How many of these Senators represent states with a significant Latino population?  Only Martinez, from Florida, a state with the third highest number of Latinos (about 3.3 million).   But how do they rank in terms of ideology?  There are currently 40 Republicans Senators. Let’s list the top 9 most liberal Republican Senators, using Simon Jackman’s ideological rankings (see here), beginning with the most liberal and working toward more conservative, and see where those who voted for Sotamayor fall on this list.
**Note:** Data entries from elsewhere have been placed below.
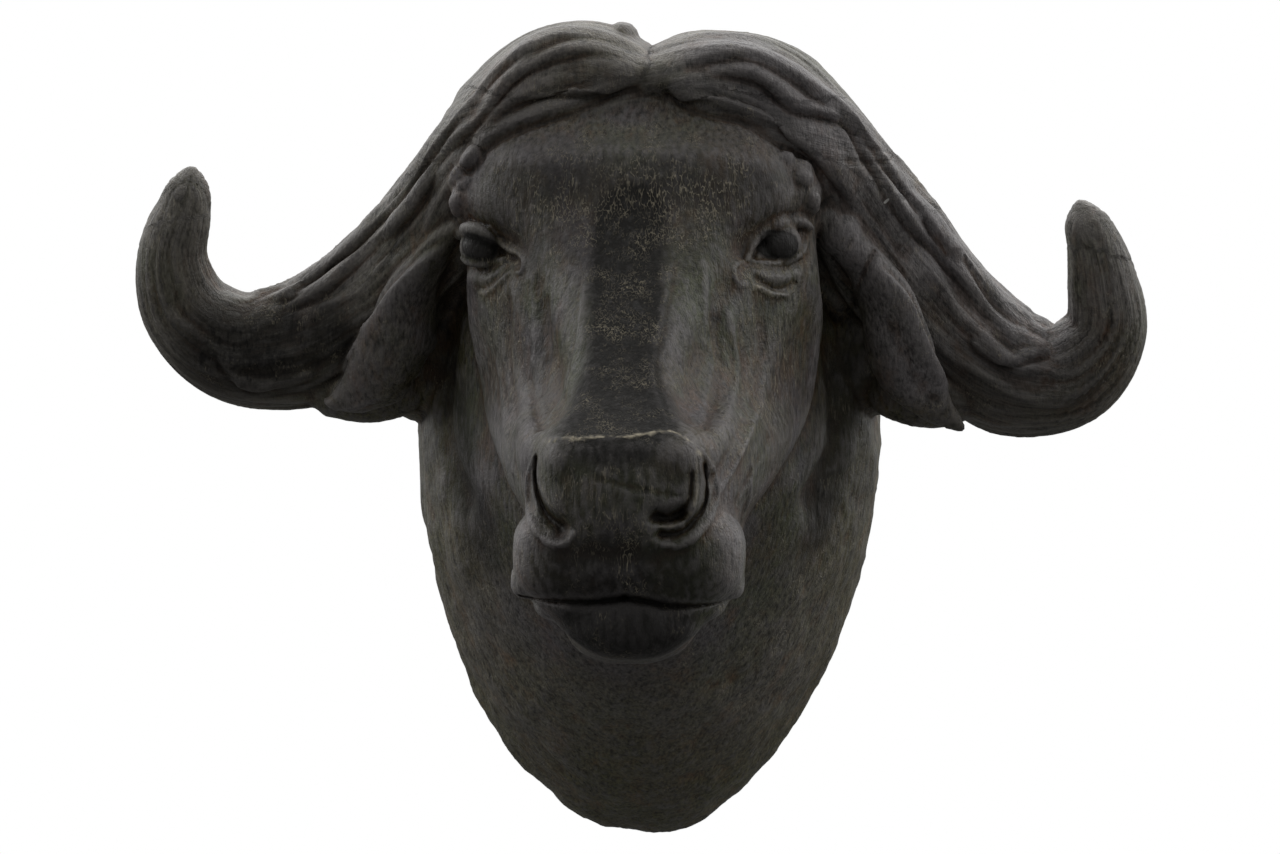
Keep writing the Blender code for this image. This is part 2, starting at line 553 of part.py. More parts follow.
def rolled(tree, roll):
    """A tapering roll of clay, laid half into the surface."""
    path = laid_in_front(tree, roll.line)
    half = np.linspace(roll.half_at_start, roll.half_at_end, len(path))
    return lofted(swept_rings(np.column_stack((path, half, half)), ROLL_POINTS, round_section))


def facetted(piece):
    """Keep a limited number of facets, most of them where the form turns fast."""
    triangles = sum(len(face.vertices) - 2 for face in piece.data.polygons)
    decimate = piece.modifiers.new("decimate", "DECIMATE")
    decimate.ratio = FACETS / triangles
    return baked(piece)


def trimmed(piece):
    """Cut the back flat along the wall plane and close it."""
    model = bmesh.new()
    model.from_mesh(piece.data)
    everything = model.verts[:] + model.edges[:] + model.faces[:]
    bmesh.ops.bisect_plane(model, geom=everything, dist=WALL_TOLERANCE, plane_co=(0, 0, 0), plane_no=(0, 1, 0),
                           clear_outer=True)
    rim = [edge for edge in model.edges if edge.is_boundary]
    bmesh.ops.contextual_create(model, geom=rim)
    bmesh.ops.remove_doubles(model, verts=model.verts[:], dist=SHORTEST_EDGE)
    bmesh.ops.triangulate(model, faces=model.faces[:])
    bmesh.ops.recalc_face_normals(model, faces=model.faces[:])
    model.to_mesh(piece.data)
    model.free()


def patina():
    """The finish of the whole casting."""
    material = bpy.data.materials.new("bronze_patina")
    material.use_nodes = True
    skin = material.node_tree.nodes["Principled BSDF"]
    skin.inputs["Base Color"].default_value = PATINA_COLOUR
    skin.inputs["Roughness"].default_value = PATINA_ROUGHNESS
    skin.inputs["Metallic"].default_value = 0.0
    return material


def main():
    """Empty the scene and model the head in it."""
    for item in list(bpy.data.objects):
        bpy.data.objects.remove(item)
    parts = bpy.data.collections.new("buffalo_head_wall_sculpture")
    bpy.context.scene.collection.children.link(parts)

    piece = merged([lofted(head_rings()), lofted(neck_rings())] + [laid_up(lump) for lump in MUZZLE],
                   FORM_VOXEL, FORM_SMOOTHING)
    stroked(piece, SIDE_FORMS, lambda tree, line: [laid_on_side(tree, line, side) for side in (-1.0, 1.0)])
    stroked(piece, FORMS, lambda tree, line: [laid_in_front(tree, line)])

    sweeps = [swept_rings(LEFT_HORN, HORN_POINTS, horn_section),
              swept_rings(RIGHT_HORN, HORN_POINTS, horn_section),
              swept_rings(LEFT_EAR, EAR_POINTS, ear_section(EAR_ROLL_BACK)),
              swept_rings(RIGHT_EAR, EAR_POINTS, ear_section(-EAR_ROLL_BACK))]
    shells = [piece] + [lofted(rings) for rings in sweeps] + [laid_up(lump) for lump in BEDS + KNOBS]
    piece = merged(shells, DETAIL_VOXEL, DETAIL_SMOOTHING)

    piece = joined([piece] + [laid_up(lump) for lump in EYEBALLS])
    tree = surface(piece)
    piece = merged([piece] + [rolled(tree, roll) for roll in ROLLS], DETAIL_VOXEL, DETAIL_SMOOTHING)
    folded(piece, FOLDS)
    pressed(piece, CUTS)
    trimmed(facetted(piece))

    piece.name = "buffalo_head"
    piece.data.name = "buffalo_head"
    piece.data.materials.append(patina())
    parts.objects.link(piece)


main()
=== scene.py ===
"""Finished looks of a buffalo head cast in one piece, which hangs on a wall by its flat back.

The clay is worked as a modeller would: main forms first, then lumps and rolls laid on, then creases
pressed in, then a relief of grain over the whole skin. The wall is the plane y = 0, the face looks
along -Y, and left and right are the viewer's. Sizes are in metres, and mm() takes rows of millimetres.
"""

import logging
import math
from dataclasses import dataclass, field
from enum import Enum
from typing import Callable, ClassVar, Sequence

import bmesh
import bpy
import numpy as np
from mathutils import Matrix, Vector
from mathutils.bvhtree import BVHTree


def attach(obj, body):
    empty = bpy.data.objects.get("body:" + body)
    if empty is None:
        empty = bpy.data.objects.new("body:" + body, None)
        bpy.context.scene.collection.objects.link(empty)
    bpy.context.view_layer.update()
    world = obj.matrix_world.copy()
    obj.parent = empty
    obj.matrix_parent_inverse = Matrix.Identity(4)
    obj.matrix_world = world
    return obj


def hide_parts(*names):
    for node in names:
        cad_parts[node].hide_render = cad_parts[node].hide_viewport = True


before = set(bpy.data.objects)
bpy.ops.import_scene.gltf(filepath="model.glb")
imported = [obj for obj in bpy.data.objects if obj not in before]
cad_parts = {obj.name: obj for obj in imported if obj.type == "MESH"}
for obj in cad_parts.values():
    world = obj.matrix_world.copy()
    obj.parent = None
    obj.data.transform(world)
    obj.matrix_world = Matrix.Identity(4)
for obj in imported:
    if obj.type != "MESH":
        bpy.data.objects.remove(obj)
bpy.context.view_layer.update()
NODE = "buffalo_head"
SLOT = "bronze_patina"

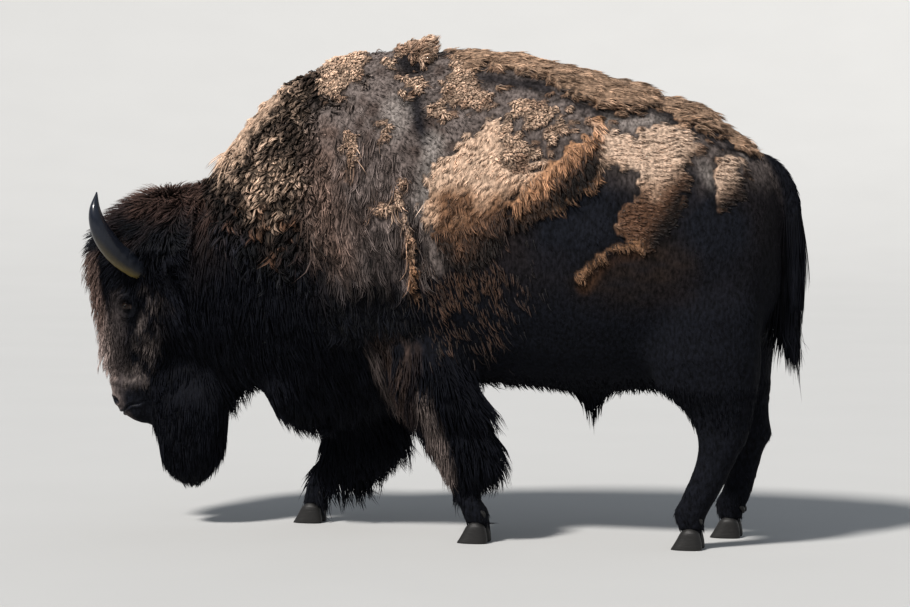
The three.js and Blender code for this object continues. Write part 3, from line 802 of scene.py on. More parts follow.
class Paint:
    """A material made of nodes; its finish is the shader that the surface ends in."""

    def __init__(self, name, **constants):
        self.material = bpy.data.materials.new(name)
        self.material.use_nodes = True
        self.tree = self.material.node_tree
        self.tree.nodes.clear()
        self.finish = self.tree.nodes.new("ShaderNodeBsdfPrincipled")
        output = self.tree.nodes.new("ShaderNodeOutputMaterial")
        self.tree.links.new(self.finish.outputs[0], output.inputs["Surface"])
        self.set(self.finish, {key.replace("_", " "): value for key, value in constants.items()})

    def set(self, node, values):
        for key, value in values.items():
            if isinstance(value, Value):
                self.tree.links.new(value.socket, node.inputs[key])
            else:
                node.inputs[key].default_value = value

    def node(self, kind, settings=None, values=None, output=0):
        """Adds a node: its settings first, then the values or links of its sockets."""
        node = self.tree.nodes.new(kind)
        for key, value in (settings or {}).items():
            if key == "stops":
                for _ in range(len(value) - 2):
                    node.color_ramp.elements.new(0.5)
                for element, (position, shade) in zip(node.color_ramp.elements, value):
                    element.position = position
                    element.color = (*shade, 1)
            else:
                setattr(node, key, value)
        self.set(node, values or {})
        return Value(self, node.outputs[output])

    def blend(self, factor, a, b, way="MIX"):
        """Mixes two colours."""
        settings = {"data_type": "RGBA", "blend_type": way}
        return self.node("ShaderNodeMix", settings, {0: factor, 6: a, 7: b}, output=2)

    def grain(self, size, detail=2.0, stretch=(1, 1, 1), output=0):
        """Noise over the object, in lumps of about a size in metres."""
        spot = self.node("ShaderNodeTexCoord", output=3)
        spot = self.node("ShaderNodeMapping", {}, {0: spot, 3: tuple(1 / s for s in stretch)})
        return self.node("ShaderNodeTexNoise", {}, {"Vector": spot, "Scale": 1 / size, "Detail": detail},
                         output=output)

    def stored(self, name, output=0):
        return self.node("ShaderNodeAttribute", {"attribute_name": name}, output=output)

    def finish_with(self, **values):
        self.set(self.finish, {key.replace("_", " "): value for key, value in values.items()})
        return self.material


hide_paint = Paint("hide_under_hair", Specular_IOR_Level=0.06)
nap = hide_paint.grain(0.010, 4.0, (1, 1, 2))
tufting = hide_paint.grain(0.02, 2.0)
skin_grain = hide_paint.node("ShaderNodeTexVoronoi", {"feature": "F1"}, {"Scale": 420.0})
bare_here = hide_paint.stored("bare_skin", output=2)
shade = hide_paint.node("ShaderNodeValToRGB", {"stops": ((0.32, (0.35,) * 3), (0.68, (1.55,) * 3))}, {0: nap})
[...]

To make my point more obvious, I will place the two lists side by side; on the left are the top 9 most liberal Republican Senators, and on the right are the 9 Senators who voted FOR Sotamayor.  See if you can detect a pattern!:

Most Liberal Republicans in the Senate (in order beginning with most Liberal) Nine Republican Senators Voting for Sotamayor
Olympia Snowe – Maine Snowe
Susan Collins – Maine Collins
George Voinovich – Ohio Voinovich
Debra Murkowski – Arkansas Graham
Richard Lugar – Indiana Lugar
Mel Martinez – Florida Martinez
Kit Bond – Missouri Bond
Lamar Alexander – Tennessee Alexander
Judd Gregg – New Hampshire Gregg

At the risk of stating the obvious, support for Sotamayor among Republicans Senators came from 9 of the 10 most liberal Republican Senators (only Murkowski among liberal Senators voted against her).  It was ideology, not race or ethnicity that drove this vote, much as I surmised in my earlier post when arguing why Republicans ought to vote against her.  And this is why Jon Cornyn and Kay Bailey Hutchison, who represent Texas which has the second largest Latino population in the country, nonetheless felt comfortable voting against Sotamayor.  Texas may be 20% Latino, but it voted Republican in the 2008 presidential election.  My point is not that Republicans don’t care about Latino voters – they do.  But they also can’t ignore their core voters who support them every six years.

When it comes to politics, sometimes the simplest explanations are the best explanations.

Oh, by the way, I’ll be keeping that t-shirt. At least until the next contest.

2 comments

  1. Do you think it could also be said that Republicans voted the way they did because alienating is a less immediate—if not more dangerous—threat than alienating conservatives? In Texas, for example, Latinos are an influential voting bloc, but they have yet to singlehandedly influence elections.

    Kay Bailey is in a gubernatorial primary battle with Rick Perry right now, and while she is incredibly popular with the population at large, he is more popular with the very conservative sector that votes in the Republican primary, so she has been trying to shore up her conservative credentials. Similarly, John Cornyn has been elected on the back of hardcore conservatives, rather than a broad coalition.

    Both senators, I suspect, would rather avoid alienating Latinos for the long term health of their party, but both need conservative votes right now, and feel the need to sacrifice long term goals for short term survival.

  2. Fraz – I think you’ve hit on part of the explanation, but the larger part is that the Senate vote really turned on ideology. Even in the long term, Senators and Representatives from Republican districts generally have more to fear from losing support from their base voters than from Latino voters. What you need to be careful about is confusing national considerations (e.g., support among Latinos for the Republican party) with the factors that influence how members of Congress vote. They don’t look at national figures – they look at their own constituents’ preferences.